[Task prompt]
Exactly repeat the full listing that follows.

[Data provided]
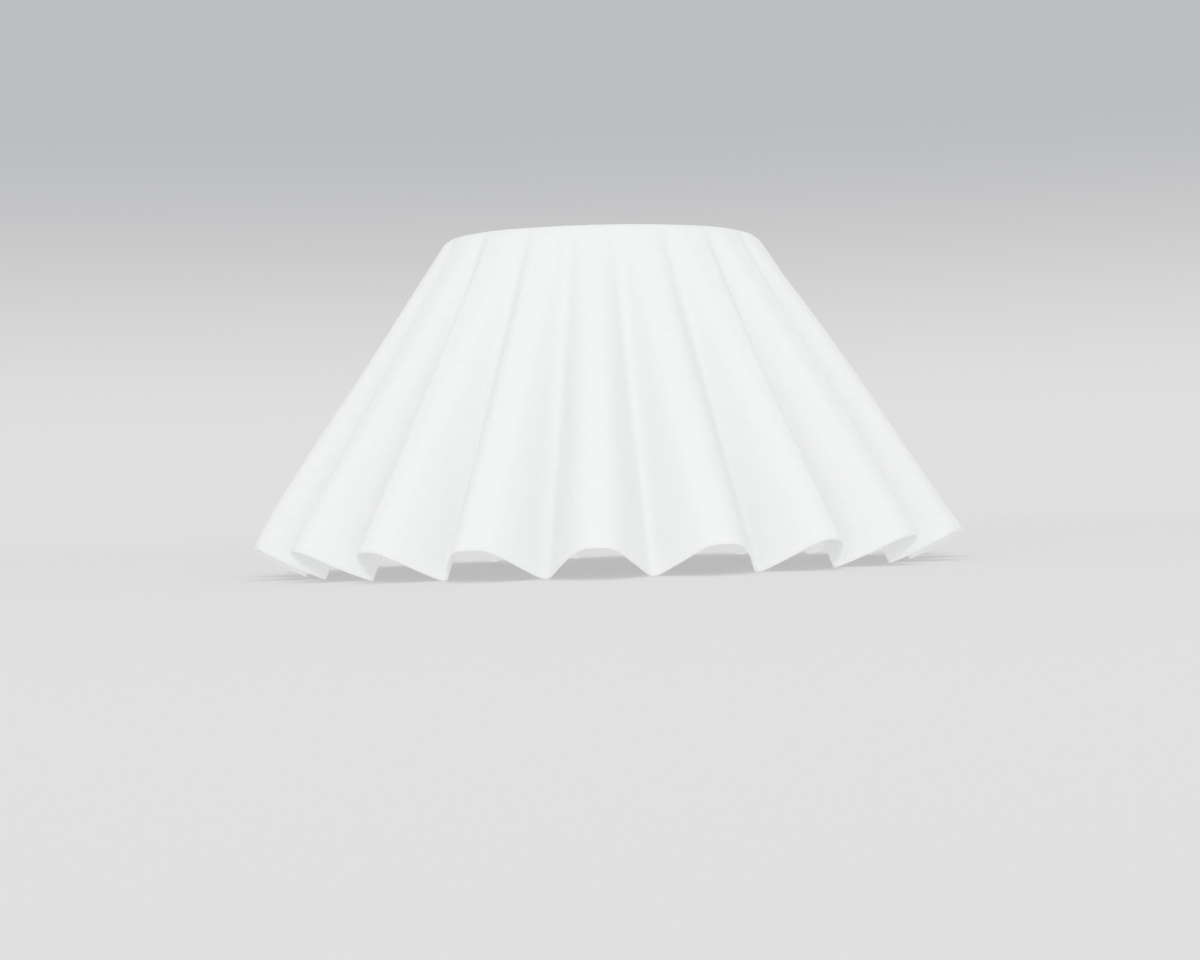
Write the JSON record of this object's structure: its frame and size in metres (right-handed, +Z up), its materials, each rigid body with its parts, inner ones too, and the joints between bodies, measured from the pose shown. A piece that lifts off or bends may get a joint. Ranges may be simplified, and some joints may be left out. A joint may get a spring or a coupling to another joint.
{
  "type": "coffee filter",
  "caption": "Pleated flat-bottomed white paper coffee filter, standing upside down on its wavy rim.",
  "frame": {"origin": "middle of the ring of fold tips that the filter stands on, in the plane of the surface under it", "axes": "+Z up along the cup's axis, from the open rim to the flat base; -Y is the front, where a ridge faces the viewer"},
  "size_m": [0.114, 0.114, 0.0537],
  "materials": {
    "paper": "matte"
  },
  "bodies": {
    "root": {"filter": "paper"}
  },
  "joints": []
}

[Exercise output]
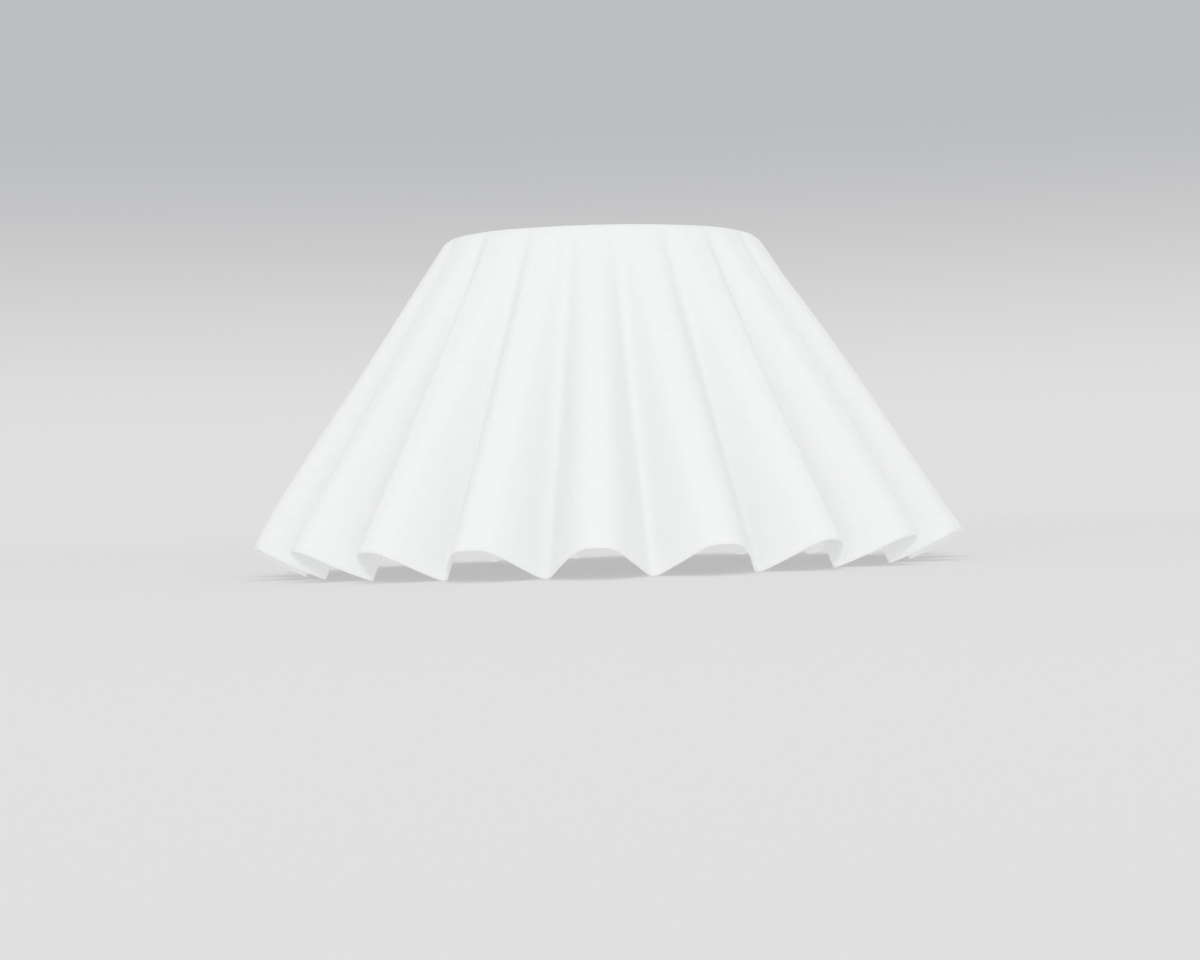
Write the JSON record of this object's structure: its frame and size in metres (right-handed, +Z up), its materials, each rigid body with its parts, inner ones too, and the joints between bodies, measured from the pose shown. A piece that lifts off or bends may get a joint. Ranges may be simplified, and some joints may be left out. A joint may get a spring or a coupling to another joint.
{
  "type": "coffee filter",
  "caption": "Pleated flat-bottomed white paper coffee filter, standing upside down on its wavy rim.",
  "frame": {"origin": "middle of the ring of fold tips that the filter stands on, in the plane of the surface under it", "axes": "+Z up along the cup's axis, from the open rim to the flat base; -Y is the front, where a ridge faces the viewer"},
  "size_m": [0.114, 0.114, 0.0537],
  "materials": {
    "paper": "matte"
  },
  "bodies": {
    "root": {"filter": "paper"}
  },
  "joints": []
}